### [Given exercise]
Exactly repeat the full listing that follows.

===============

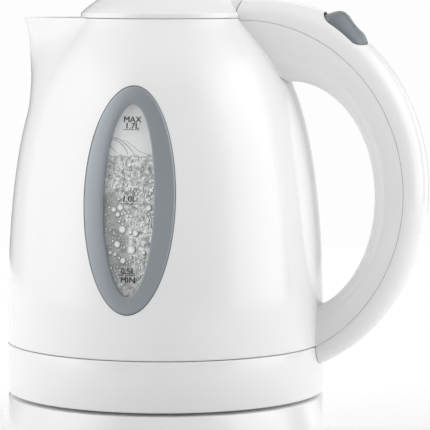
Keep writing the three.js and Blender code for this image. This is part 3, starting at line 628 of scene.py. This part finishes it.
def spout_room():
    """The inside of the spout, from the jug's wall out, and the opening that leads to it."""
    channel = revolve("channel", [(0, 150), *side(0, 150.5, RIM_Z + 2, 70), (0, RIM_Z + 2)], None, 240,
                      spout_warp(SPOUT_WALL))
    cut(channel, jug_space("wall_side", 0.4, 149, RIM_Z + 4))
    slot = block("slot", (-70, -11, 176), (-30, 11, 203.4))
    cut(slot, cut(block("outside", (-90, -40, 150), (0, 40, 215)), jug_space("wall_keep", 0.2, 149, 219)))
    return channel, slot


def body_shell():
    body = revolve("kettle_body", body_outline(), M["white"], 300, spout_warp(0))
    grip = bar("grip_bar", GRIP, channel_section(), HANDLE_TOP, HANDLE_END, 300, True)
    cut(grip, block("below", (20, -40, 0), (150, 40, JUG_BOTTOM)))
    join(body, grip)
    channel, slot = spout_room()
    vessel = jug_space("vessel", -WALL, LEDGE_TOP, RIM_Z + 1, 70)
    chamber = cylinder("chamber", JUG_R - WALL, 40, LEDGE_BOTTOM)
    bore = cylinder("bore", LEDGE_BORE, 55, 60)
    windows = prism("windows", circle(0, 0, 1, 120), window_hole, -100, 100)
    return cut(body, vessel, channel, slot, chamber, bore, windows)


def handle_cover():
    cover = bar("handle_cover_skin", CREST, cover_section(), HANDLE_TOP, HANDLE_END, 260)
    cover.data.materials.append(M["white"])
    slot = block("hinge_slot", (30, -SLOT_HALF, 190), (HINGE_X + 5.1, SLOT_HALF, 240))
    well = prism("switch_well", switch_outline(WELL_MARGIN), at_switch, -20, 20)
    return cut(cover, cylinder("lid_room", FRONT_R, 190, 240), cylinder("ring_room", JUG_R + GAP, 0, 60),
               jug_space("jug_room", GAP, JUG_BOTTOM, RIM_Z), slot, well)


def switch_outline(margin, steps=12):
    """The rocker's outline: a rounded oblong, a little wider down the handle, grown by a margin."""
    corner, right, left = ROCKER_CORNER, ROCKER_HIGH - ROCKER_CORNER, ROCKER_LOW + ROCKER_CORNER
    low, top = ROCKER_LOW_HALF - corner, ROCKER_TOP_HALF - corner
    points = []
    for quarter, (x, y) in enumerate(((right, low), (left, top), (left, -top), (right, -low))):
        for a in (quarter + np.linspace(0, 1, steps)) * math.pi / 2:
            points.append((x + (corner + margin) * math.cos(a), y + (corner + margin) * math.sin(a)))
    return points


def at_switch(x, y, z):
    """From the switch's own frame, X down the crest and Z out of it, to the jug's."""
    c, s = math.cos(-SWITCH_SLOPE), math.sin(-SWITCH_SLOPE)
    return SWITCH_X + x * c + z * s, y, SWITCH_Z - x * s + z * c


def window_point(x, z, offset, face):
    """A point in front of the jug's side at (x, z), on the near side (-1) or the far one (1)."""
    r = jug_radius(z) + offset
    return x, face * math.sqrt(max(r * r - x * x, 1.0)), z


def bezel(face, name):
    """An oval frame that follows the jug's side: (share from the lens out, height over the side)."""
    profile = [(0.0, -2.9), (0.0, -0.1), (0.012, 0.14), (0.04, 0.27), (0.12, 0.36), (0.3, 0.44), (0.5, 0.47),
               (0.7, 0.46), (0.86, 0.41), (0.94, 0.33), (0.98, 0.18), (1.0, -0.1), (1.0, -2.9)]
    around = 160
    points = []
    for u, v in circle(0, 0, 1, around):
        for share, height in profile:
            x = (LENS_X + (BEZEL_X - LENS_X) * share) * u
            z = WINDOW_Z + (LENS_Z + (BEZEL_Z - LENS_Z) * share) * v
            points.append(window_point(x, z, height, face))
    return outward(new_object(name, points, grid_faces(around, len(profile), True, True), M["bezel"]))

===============

### [Task solution]
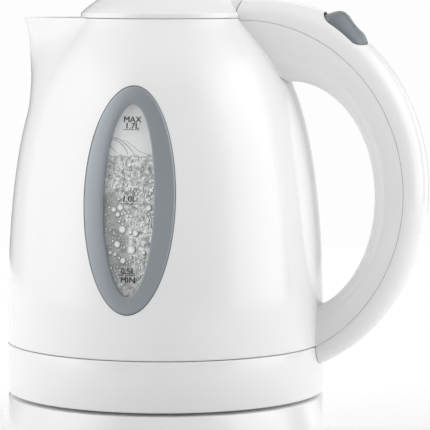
Keep writing the three.js and Blender code for this image. This is part 3, starting at line 628 of scene.py. This part finishes it.
def spout_room():
    """The inside of the spout, from the jug's wall out, and the opening that leads to it."""
    channel = revolve("channel", [(0, 150), *side(0, 150.5, RIM_Z + 2, 70), (0, RIM_Z + 2)], None, 240,
                      spout_warp(SPOUT_WALL))
    cut(channel, jug_space("wall_side", 0.4, 149, RIM_Z + 4))
    slot = block("slot", (-70, -11, 176), (-30, 11, 203.4))
    cut(slot, cut(block("outside", (-90, -40, 150), (0, 40, 215)), jug_space("wall_keep", 0.2, 149, 219)))
    return channel, slot


def body_shell():
    body = revolve("kettle_body", body_outline(), M["white"], 300, spout_warp(0))
    grip = bar("grip_bar", GRIP, channel_section(), HANDLE_TOP, HANDLE_END, 300, True)
    cut(grip, block("below", (20, -40, 0), (150, 40, JUG_BOTTOM)))
    join(body, grip)
    channel, slot = spout_room()
    vessel = jug_space("vessel", -WALL, LEDGE_TOP, RIM_Z + 1, 70)
    chamber = cylinder("chamber", JUG_R - WALL, 40, LEDGE_BOTTOM)
    bore = cylinder("bore", LEDGE_BORE, 55, 60)
    windows = prism("windows", circle(0, 0, 1, 120), window_hole, -100, 100)
    return cut(body, vessel, channel, slot, chamber, bore, windows)


def handle_cover():
    cover = bar("handle_cover_skin", CREST, cover_section(), HANDLE_TOP, HANDLE_END, 260)
    cover.data.materials.append(M["white"])
    slot = block("hinge_slot", (30, -SLOT_HALF, 190), (HINGE_X + 5.1, SLOT_HALF, 240))
    well = prism("switch_well", switch_outline(WELL_MARGIN), at_switch, -20, 20)
    return cut(cover, cylinder("lid_room", FRONT_R, 190, 240), cylinder("ring_room", JUG_R + GAP, 0, 60),
               jug_space("jug_room", GAP, JUG_BOTTOM, RIM_Z), slot, well)


def switch_outline(margin, steps=12):
    """The rocker's outline: a rounded oblong, a little wider down the handle, grown by a margin."""
    corner, right, left = ROCKER_CORNER, ROCKER_HIGH - ROCKER_CORNER, ROCKER_LOW + ROCKER_CORNER
    low, top = ROCKER_LOW_HALF - corner, ROCKER_TOP_HALF - corner
    points = []
    for quarter, (x, y) in enumerate(((right, low), (left, top), (left, -top), (right, -low))):
        for a in (quarter + np.linspace(0, 1, steps)) * math.pi / 2:
            points.append((x + (corner + margin) * math.cos(a), y + (corner + margin) * math.sin(a)))
    return points


def at_switch(x, y, z):
    """From the switch's own frame, X down the crest and Z out of it, to the jug's."""
    c, s = math.cos(-SWITCH_SLOPE), math.sin(-SWITCH_SLOPE)
    return SWITCH_X + x * c + z * s, y, SWITCH_Z - x * s + z * c


def window_point(x, z, offset, face):
    """A point in front of the jug's side at (x, z), on the near side (-1) or the far one (1)."""
    r = jug_radius(z) + offset
    return x, face * math.sqrt(max(r * r - x * x, 1.0)), z


def bezel(face, name):
    """An oval frame that follows the jug's side: (share from the lens out, height over the side)."""
    profile = [(0.0, -2.9), (0.0, -0.1), (0.012, 0.14), (0.04, 0.27), (0.12, 0.36), (0.3, 0.44), (0.5, 0.47),
               (0.7, 0.46), (0.86, 0.41), (0.94, 0.33), (0.98, 0.18), (1.0, -0.1), (1.0, -2.9)]
    around = 160
    points = []
    for u, v in circle(0, 0, 1, around):
        for share, height in profile:
            x = (LENS_X + (BEZEL_X - LENS_X) * share) * u
            z = WINDOW_Z + (LENS_Z + (BEZEL_Z - LENS_Z) * share) * v
            points.append(window_point(x, z, height, face))
    return outward(new_object(name, points, grid_faces(around, len(profile), True, True), M["bezel"]))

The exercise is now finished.